Плуцер: Поэтическую карьеру забросил?

Воротников: Я поступал к Евгению Рейну в Литинститут, будучи студентом первого курса философского. И мне Рейн на полном серьезе сказал, что не стоит менять философский факультет на литературный, и я остался в МГУ.

Плуцер: Петр, ты тоже расскажи что-нибудь о себе.

Верзилов: Я активист Войны. У меня есть два прозвища - Поросенок Петр и Хуеплет. Я родился в Москве 1987 году. Детство провел в Японии. Из эмиграции меня побудили вернуться события 14 декабря 2004 года, когда члены НБП совершили захват приемной администрации президента. С 2005 года поглощен радикальным активизмом, направленным на борьбу с блядственно-символической экономикой. Командовал акцией «Мордовский час» в Макдональдсе. До Войны был волонтером в информационном отделе Музея кино, где начинал ассистентом главы отдела по расклейке киноплакатов. Учился на философском факультете МГУ, занимался античной философией, изучением диалогов Платона «Федр» и «Филеб», участвовал в онтологическом кружке «Анонсенс» под руководством Вячеслава Евгеньевича Дмитриева. Был членом театральной студии «Тарарам» и актером студенческого театра МГУ «МОСТ». Я отвечаю за рост и развитие Войны, то есть за разлитость и многоголосицу. Также отвечаю за контакты с либеральной и гуманитарной общественностью. Женат на Наде, интервью с ней у тебя уже висит в ЖЖ, у нас есть дочь Гера, родилась 5 марта этого года.

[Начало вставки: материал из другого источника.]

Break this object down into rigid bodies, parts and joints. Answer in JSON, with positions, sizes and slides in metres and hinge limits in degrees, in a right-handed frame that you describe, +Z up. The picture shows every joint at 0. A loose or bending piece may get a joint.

Плуцер: А почему было принято решение устроить именно сексуальную акцию Ебись за наследника Медвежонка!?

Воротников: Известно, что сексом как способом привлечь внимание пользуются все поголовно. И художники, и экологи, и «нашисты». Это распространенный пиар-прием. И нам говорят сейчас, что мы попользовались красками не со своей палитры. Но знаешь, красок вообще не много. Может, в России сейчас остались только черная и белая. И никаких полутонов. И нет таких объемных многомерных людей. А есть только плохие и хорошие. Только те и эти. Чем дальше живешь, тем это понятней. И преступно искать компромиссы.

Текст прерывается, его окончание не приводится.